Quote the listing below in its entirety.

- [GIVEN MATERIAL]
○ ○ ○
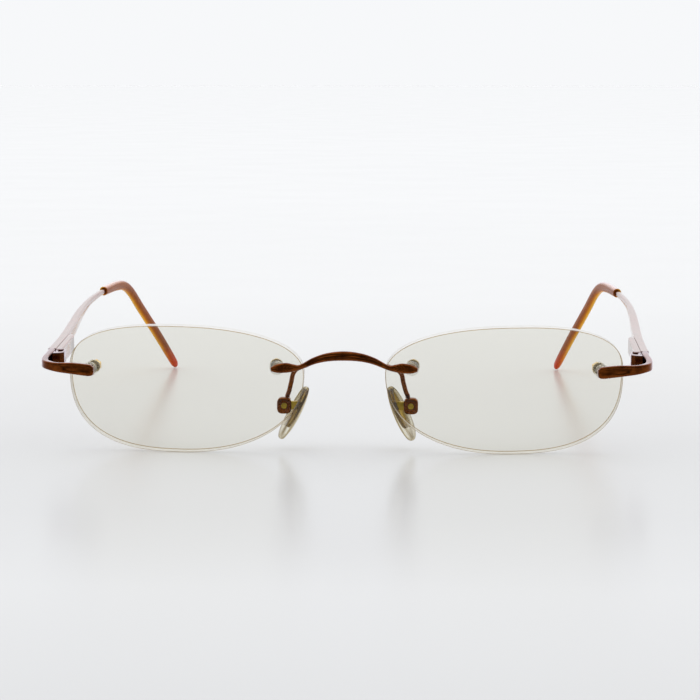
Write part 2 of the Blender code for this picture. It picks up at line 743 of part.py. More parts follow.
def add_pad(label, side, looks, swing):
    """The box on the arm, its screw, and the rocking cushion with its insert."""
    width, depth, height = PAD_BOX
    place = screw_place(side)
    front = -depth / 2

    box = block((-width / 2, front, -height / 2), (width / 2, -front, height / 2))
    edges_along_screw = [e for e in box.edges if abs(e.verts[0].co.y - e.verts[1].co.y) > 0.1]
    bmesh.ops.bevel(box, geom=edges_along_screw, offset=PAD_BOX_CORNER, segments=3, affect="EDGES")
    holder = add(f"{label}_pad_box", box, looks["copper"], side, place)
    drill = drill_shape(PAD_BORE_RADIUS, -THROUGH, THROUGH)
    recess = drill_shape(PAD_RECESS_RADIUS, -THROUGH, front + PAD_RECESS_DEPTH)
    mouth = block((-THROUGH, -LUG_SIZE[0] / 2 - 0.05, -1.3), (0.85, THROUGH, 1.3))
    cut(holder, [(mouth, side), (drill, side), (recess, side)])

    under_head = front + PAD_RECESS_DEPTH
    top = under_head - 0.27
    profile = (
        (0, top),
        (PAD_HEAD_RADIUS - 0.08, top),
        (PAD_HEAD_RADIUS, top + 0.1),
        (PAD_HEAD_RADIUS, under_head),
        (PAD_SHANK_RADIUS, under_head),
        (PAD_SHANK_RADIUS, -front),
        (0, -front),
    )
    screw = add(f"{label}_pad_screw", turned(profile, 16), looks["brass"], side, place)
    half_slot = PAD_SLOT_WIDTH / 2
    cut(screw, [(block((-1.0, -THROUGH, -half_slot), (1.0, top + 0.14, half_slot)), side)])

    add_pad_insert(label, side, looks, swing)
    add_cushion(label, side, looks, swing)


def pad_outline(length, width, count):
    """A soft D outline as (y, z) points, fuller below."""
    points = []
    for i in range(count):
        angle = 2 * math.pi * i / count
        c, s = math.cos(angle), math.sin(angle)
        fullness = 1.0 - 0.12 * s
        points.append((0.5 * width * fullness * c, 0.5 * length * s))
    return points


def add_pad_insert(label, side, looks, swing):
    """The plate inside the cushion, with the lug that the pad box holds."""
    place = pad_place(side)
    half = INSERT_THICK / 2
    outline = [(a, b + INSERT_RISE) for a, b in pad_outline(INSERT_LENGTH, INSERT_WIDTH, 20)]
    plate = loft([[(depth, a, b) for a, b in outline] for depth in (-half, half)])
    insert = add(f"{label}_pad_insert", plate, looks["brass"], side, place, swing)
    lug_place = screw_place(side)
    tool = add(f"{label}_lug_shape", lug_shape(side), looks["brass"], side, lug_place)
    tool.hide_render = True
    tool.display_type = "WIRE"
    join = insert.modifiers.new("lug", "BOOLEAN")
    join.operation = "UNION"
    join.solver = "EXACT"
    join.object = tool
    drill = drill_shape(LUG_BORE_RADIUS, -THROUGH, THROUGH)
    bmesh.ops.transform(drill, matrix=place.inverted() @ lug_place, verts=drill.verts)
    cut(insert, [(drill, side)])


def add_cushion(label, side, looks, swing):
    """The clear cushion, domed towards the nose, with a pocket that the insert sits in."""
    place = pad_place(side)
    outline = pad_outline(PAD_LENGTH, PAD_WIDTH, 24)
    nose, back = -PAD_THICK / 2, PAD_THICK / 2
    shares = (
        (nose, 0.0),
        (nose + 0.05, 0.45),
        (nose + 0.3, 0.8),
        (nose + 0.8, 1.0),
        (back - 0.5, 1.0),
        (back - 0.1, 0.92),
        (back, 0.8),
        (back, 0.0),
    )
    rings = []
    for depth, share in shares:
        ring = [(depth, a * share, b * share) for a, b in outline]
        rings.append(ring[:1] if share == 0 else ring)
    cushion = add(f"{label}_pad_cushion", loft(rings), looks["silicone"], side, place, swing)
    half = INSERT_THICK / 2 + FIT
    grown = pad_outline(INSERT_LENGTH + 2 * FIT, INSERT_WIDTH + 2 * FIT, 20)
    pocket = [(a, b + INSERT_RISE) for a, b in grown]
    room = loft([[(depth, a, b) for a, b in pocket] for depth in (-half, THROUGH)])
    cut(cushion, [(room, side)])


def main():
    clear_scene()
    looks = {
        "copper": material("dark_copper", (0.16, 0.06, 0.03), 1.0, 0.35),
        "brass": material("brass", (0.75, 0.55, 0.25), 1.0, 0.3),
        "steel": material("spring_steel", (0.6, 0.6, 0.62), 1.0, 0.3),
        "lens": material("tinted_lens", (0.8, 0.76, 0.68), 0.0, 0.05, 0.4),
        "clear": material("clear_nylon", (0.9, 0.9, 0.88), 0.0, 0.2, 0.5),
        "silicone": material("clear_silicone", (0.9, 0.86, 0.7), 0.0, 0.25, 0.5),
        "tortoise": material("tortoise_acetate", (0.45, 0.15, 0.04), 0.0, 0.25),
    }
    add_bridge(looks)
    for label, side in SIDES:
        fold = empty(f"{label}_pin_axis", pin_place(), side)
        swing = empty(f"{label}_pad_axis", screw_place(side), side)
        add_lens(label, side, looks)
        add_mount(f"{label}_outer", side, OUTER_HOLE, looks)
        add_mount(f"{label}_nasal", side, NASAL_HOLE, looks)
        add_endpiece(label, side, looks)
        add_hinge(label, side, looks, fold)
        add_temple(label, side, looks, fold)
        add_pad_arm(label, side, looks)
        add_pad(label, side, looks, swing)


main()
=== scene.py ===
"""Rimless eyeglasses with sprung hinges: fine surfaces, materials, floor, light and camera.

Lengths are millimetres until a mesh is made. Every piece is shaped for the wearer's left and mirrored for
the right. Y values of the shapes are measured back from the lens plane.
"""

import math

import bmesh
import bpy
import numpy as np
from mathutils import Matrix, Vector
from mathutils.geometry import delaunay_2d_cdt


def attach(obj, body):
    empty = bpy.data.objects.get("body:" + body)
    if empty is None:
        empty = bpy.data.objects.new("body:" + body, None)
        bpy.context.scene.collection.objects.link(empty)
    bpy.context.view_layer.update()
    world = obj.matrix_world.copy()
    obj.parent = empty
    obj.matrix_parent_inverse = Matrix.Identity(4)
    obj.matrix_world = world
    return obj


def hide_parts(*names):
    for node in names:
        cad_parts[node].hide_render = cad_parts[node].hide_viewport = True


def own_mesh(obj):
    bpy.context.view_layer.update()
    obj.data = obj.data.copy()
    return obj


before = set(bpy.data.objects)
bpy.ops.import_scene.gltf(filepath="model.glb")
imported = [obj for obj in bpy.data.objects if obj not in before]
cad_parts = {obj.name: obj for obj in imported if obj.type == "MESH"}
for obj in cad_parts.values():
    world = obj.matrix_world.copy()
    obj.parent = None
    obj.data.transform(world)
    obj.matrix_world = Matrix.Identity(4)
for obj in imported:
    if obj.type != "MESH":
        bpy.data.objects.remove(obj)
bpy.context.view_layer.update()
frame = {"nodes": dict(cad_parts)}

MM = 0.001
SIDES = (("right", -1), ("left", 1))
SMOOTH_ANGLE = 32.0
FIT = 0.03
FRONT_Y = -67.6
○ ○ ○
- [ANSWER TO THE EXERCISE]
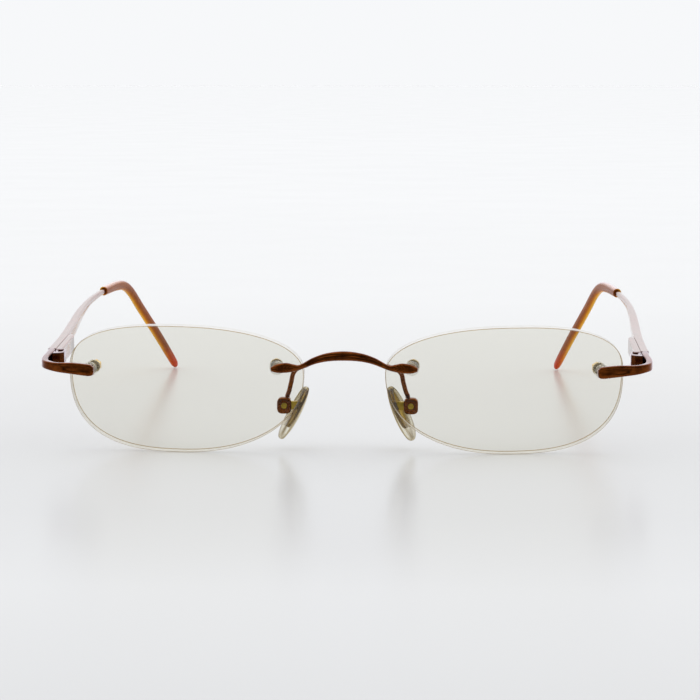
Write part 2 of the Blender code for this picture. It picks up at line 743 of part.py. More parts follow.
def add_pad(label, side, looks, swing):
    """The box on the arm, its screw, and the rocking cushion with its insert."""
    width, depth, height = PAD_BOX
    place = screw_place(side)
    front = -depth / 2

    box = block((-width / 2, front, -height / 2), (width / 2, -front, height / 2))
    edges_along_screw = [e for e in box.edges if abs(e.verts[0].co.y - e.verts[1].co.y) > 0.1]
    bmesh.ops.bevel(box, geom=edges_along_screw, offset=PAD_BOX_CORNER, segments=3, affect="EDGES")
    holder = add(f"{label}_pad_box", box, looks["copper"], side, place)
    drill = drill_shape(PAD_BORE_RADIUS, -THROUGH, THROUGH)
    recess = drill_shape(PAD_RECESS_RADIUS, -THROUGH, front + PAD_RECESS_DEPTH)
    mouth = block((-THROUGH, -LUG_SIZE[0] / 2 - 0.05, -1.3), (0.85, THROUGH, 1.3))
    cut(holder, [(mouth, side), (drill, side), (recess, side)])

    under_head = front + PAD_RECESS_DEPTH
    top = under_head - 0.27
    profile = (
        (0, top),
        (PAD_HEAD_RADIUS - 0.08, top),
        (PAD_HEAD_RADIUS, top + 0.1),
        (PAD_HEAD_RADIUS, under_head),
        (PAD_SHANK_RADIUS, under_head),
        (PAD_SHANK_RADIUS, -front),
        (0, -front),
    )
    screw = add(f"{label}_pad_screw", turned(profile, 16), looks["brass"], side, place)
    half_slot = PAD_SLOT_WIDTH / 2
    cut(screw, [(block((-1.0, -THROUGH, -half_slot), (1.0, top + 0.14, half_slot)), side)])

    add_pad_insert(label, side, looks, swing)
    add_cushion(label, side, looks, swing)


def pad_outline(length, width, count):
    """A soft D outline as (y, z) points, fuller below."""
    points = []
    for i in range(count):
        angle = 2 * math.pi * i / count
        c, s = math.cos(angle), math.sin(angle)
        fullness = 1.0 - 0.12 * s
        points.append((0.5 * width * fullness * c, 0.5 * length * s))
    return points


def add_pad_insert(label, side, looks, swing):
    """The plate inside the cushion, with the lug that the pad box holds."""
    place = pad_place(side)
    half = INSERT_THICK / 2
    outline = [(a, b + INSERT_RISE) for a, b in pad_outline(INSERT_LENGTH, INSERT_WIDTH, 20)]
    plate = loft([[(depth, a, b) for a, b in outline] for depth in (-half, half)])
    insert = add(f"{label}_pad_insert", plate, looks["brass"], side, place, swing)
    lug_place = screw_place(side)
    tool = add(f"{label}_lug_shape", lug_shape(side), looks["brass"], side, lug_place)
    tool.hide_render = True
    tool.display_type = "WIRE"
    join = insert.modifiers.new("lug", "BOOLEAN")
    join.operation = "UNION"
    join.solver = "EXACT"
    join.object = tool
    drill = drill_shape(LUG_BORE_RADIUS, -THROUGH, THROUGH)
    bmesh.ops.transform(drill, matrix=place.inverted() @ lug_place, verts=drill.verts)
    cut(insert, [(drill, side)])


def add_cushion(label, side, looks, swing):
    """The clear cushion, domed towards the nose, with a pocket that the insert sits in."""
    place = pad_place(side)
    outline = pad_outline(PAD_LENGTH, PAD_WIDTH, 24)
    nose, back = -PAD_THICK / 2, PAD_THICK / 2
    shares = (
        (nose, 0.0),
        (nose + 0.05, 0.45),
        (nose + 0.3, 0.8),
        (nose + 0.8, 1.0),
        (back - 0.5, 1.0),
        (back - 0.1, 0.92),
        (back, 0.8),
        (back, 0.0),
    )
    rings = []
    for depth, share in shares:
        ring = [(depth, a * share, b * share) for a, b in outline]
        rings.append(ring[:1] if share == 0 else ring)
    cushion = add(f"{label}_pad_cushion", loft(rings), looks["silicone"], side, place, swing)
    half = INSERT_THICK / 2 + FIT
    grown = pad_outline(INSERT_LENGTH + 2 * FIT, INSERT_WIDTH + 2 * FIT, 20)
    pocket = [(a, b + INSERT_RISE) for a, b in grown]
    room = loft([[(depth, a, b) for a, b in pocket] for depth in (-half, THROUGH)])
    cut(cushion, [(room, side)])


def main():
    clear_scene()
    looks = {
        "copper": material("dark_copper", (0.16, 0.06, 0.03), 1.0, 0.35),
        "brass": material("brass", (0.75, 0.55, 0.25), 1.0, 0.3),
        "steel": material("spring_steel", (0.6, 0.6, 0.62), 1.0, 0.3),
        "lens": material("tinted_lens", (0.8, 0.76, 0.68), 0.0, 0.05, 0.4),
        "clear": material("clear_nylon", (0.9, 0.9, 0.88), 0.0, 0.2, 0.5),
        "silicone": material("clear_silicone", (0.9, 0.86, 0.7), 0.0, 0.25, 0.5),
        "tortoise": material("tortoise_acetate", (0.45, 0.15, 0.04), 0.0, 0.25),
    }
    add_bridge(looks)
    for label, side in SIDES:
        fold = empty(f"{label}_pin_axis", pin_place(), side)
        swing = empty(f"{label}_pad_axis", screw_place(side), side)
        add_lens(label, side, looks)
        add_mount(f"{label}_outer", side, OUTER_HOLE, looks)
        add_mount(f"{label}_nasal", side, NASAL_HOLE, looks)
        add_endpiece(label, side, looks)
        add_hinge(label, side, looks, fold)
        add_temple(label, side, looks, fold)
        add_pad_arm(label, side, looks)
        add_pad(label, side, looks, swing)


main()
=== scene.py ===
"""Rimless eyeglasses with sprung hinges: fine surfaces, materials, floor, light and camera.

Lengths are millimetres until a mesh is made. Every piece is shaped for the wearer's left and mirrored for
the right. Y values of the shapes are measured back from the lens plane.
"""

import math

import bmesh
import bpy
import numpy as np
from mathutils import Matrix, Vector
from mathutils.geometry import delaunay_2d_cdt


def attach(obj, body):
    empty = bpy.data.objects.get("body:" + body)
    if empty is None:
        empty = bpy.data.objects.new("body:" + body, None)
        bpy.context.scene.collection.objects.link(empty)
    bpy.context.view_layer.update()
    world = obj.matrix_world.copy()
    obj.parent = empty
    obj.matrix_parent_inverse = Matrix.Identity(4)
    obj.matrix_world = world
    return obj


def hide_parts(*names):
    for node in names:
        cad_parts[node].hide_render = cad_parts[node].hide_viewport = True


def own_mesh(obj):
    bpy.context.view_layer.update()
    obj.data = obj.data.copy()
    return obj


before = set(bpy.data.objects)
bpy.ops.import_scene.gltf(filepath="model.glb")
imported = [obj for obj in bpy.data.objects if obj not in before]
cad_parts = {obj.name: obj for obj in imported if obj.type == "MESH"}
for obj in cad_parts.values():
    world = obj.matrix_world.copy()
    obj.parent = None
    obj.data.transform(world)
    obj.matrix_world = Matrix.Identity(4)
for obj in imported:
    if obj.type != "MESH":
        bpy.data.objects.remove(obj)
bpy.context.view_layer.update()
frame = {"nodes": dict(cad_parts)}

MM = 0.001
SIDES = (("right", -1), ("left", 1))
SMOOTH_ANGLE = 32.0
FIT = 0.03
FRONT_Y = -67.6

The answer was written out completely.